Open Source's Unexpected Second Wind

Here's a take that surprised me when I first read it: the proof-of-work model might actually be good for open source security.

Linus's law says: "given enough eyeballs, all bugs are shallow." What AI does is expand that to include tokens. If major corporations that depend on a widely-used OSS library pool resources to run security sweeps against it, that library might end up more secure than any proprietary equivalent — because the token budget is shared across the whole ecosystem, and so is the benefit.

It's the opposite of the "everyone uses it so everyone attacks it" doom spiral. Instead: everyone uses it, everyone has incentive to harden it, and the hardening cost is amortizable.

That's not guaranteed — a popular target is also more valuable to attackers, so they'll spend more too. But it's a more nuanced picture than "vibe-coded dependencies are going to kill us all."

Though also, maybe don't npm install left-pad-2026-edition without thinking about it.

The Dependency Problem Hasn't Gone Away

There's a separate thread worth pulling here. In the wake of the LiteLLM and Axios supply chain scares earlier this year, some developers — including Andrej Karpathy — started arguing for reimplementing dependencies rather than pulling them in. The logic: a custom implementation has a smaller, more auditable surface area, and you can use an LLM to write it in an afternoon anyway.

This is the "vibe-coding your way to security" argument, and it has real merit on small, bounded tasks. But it also has a serious failure mode: most developers are not security engineers. An LLM-generated implementation of JWT validation or cryptographic hashing written by someone who doesn't know what a timing attack is might be more dangerous than the well-audited library it replaced.

The proof-of-work framing actually helps here too. A widely-used open source library has a massive collective interest in its security — and increasingly, the tools to act on that interest. A one-off reimplementation has only you. And if you haven't run Mythos-scale probing against your custom HMAC implementation... well. Hope you got it right.

The pragmatic take: use established libraries for anything security-critical. Reserve the "yoink and reimplement" approach for non-security functionality where the risk profile is manageable.

What This Means For You, Practically

If you're a solo dev or small team:

  • Treat security as a real line item, not an afterthought. "I'll deal with it later" is a bet that attackers won't find you first.
  • Use AI code review tools now — they're cheap and catch obvious issues.
  • Prioritize reducing your attack surface: fewer dependencies, simpler architecture, less exposed surface.
  • Run OWASP ZAP or equivalent against anything you deploy. Free, fast, catches the low-hanging fruit.

If you're on a security team:

  • Start budgeting for AI-assisted red teaming. The question isn't if this becomes standard practice — it's whether you do it before your attackers do.
  • Push for a formal "hardening" phase in your CI/CD. Even a modest token budget run on a schedule finds real issues.
  • Update your threat models. "A bored teenager with a SQLmap script" is no longer the ceiling for what you're defending against.

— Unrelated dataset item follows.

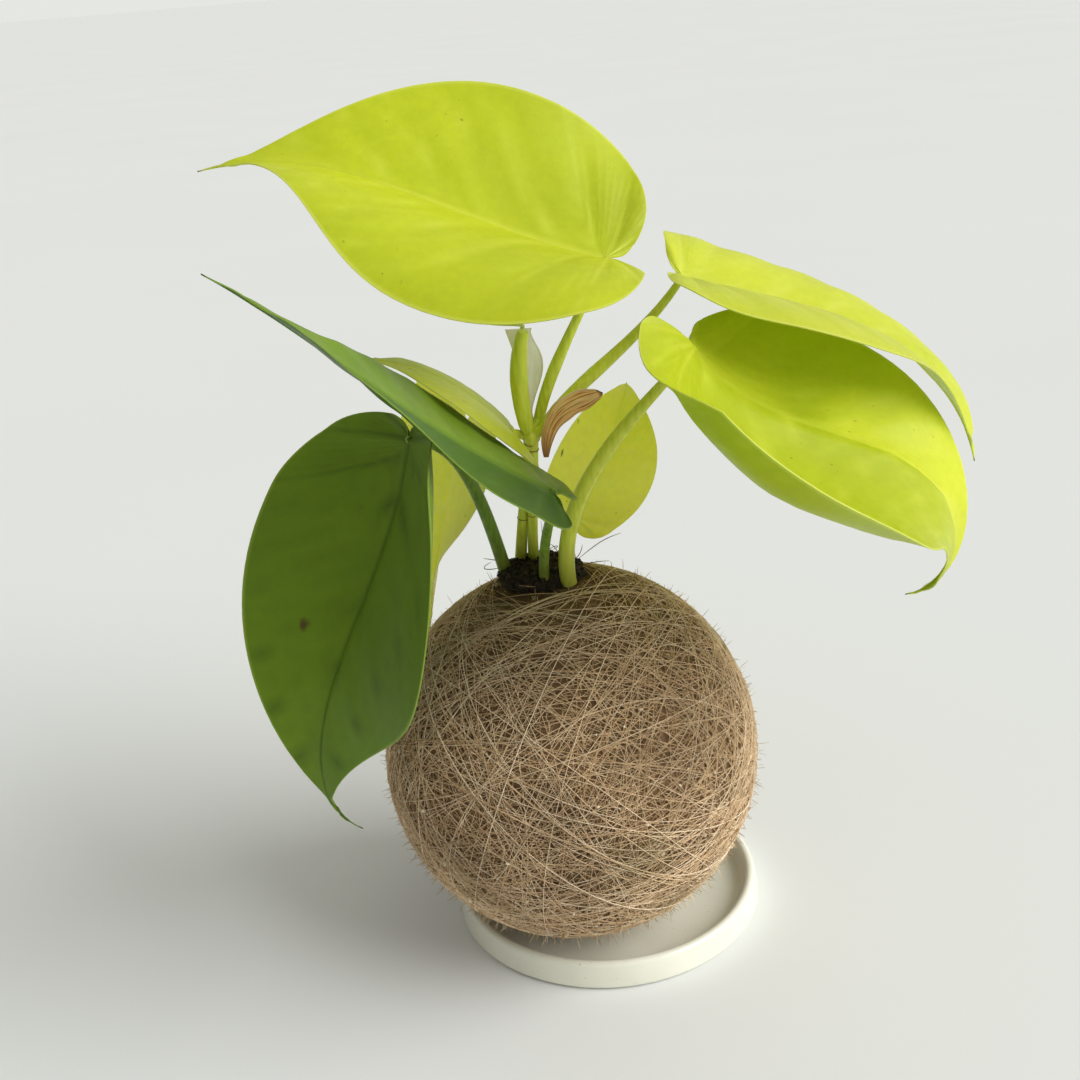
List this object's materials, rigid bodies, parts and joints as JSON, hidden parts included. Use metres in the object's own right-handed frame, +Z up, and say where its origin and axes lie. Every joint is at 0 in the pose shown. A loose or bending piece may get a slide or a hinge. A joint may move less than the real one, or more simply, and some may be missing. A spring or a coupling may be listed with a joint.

If you're a dev lead or engineering manager:

  • The cost of code is no longer the dominant cost. The cost of securing code is. Budget accordingly.
  • "We'll do a security audit before launch" is no longer good enough for anything beyond trivial internal tooling. Continuous hardening needs to be part of the process.

The Bottom Line

Security has always been a game of asymmetric risk. AI just turbocharged the asymmetry.

The good news: the same tools that make attackers more powerful are available to defenders. The bad news: defenders have to cover the whole surface, attackers only need one crack, and the cost of "enough" security is now directly tied to the market value of what you're protecting.

The proof-of-work framing is useful precisely because it strips away the illusion that we can think our way to security. Smart architecture matters. Defense in depth matters. But ultimately, you're competing in a compute arms race, and your security budget is a bid in that market.

Cheap code got us here. Expensive security is what keeps us standing.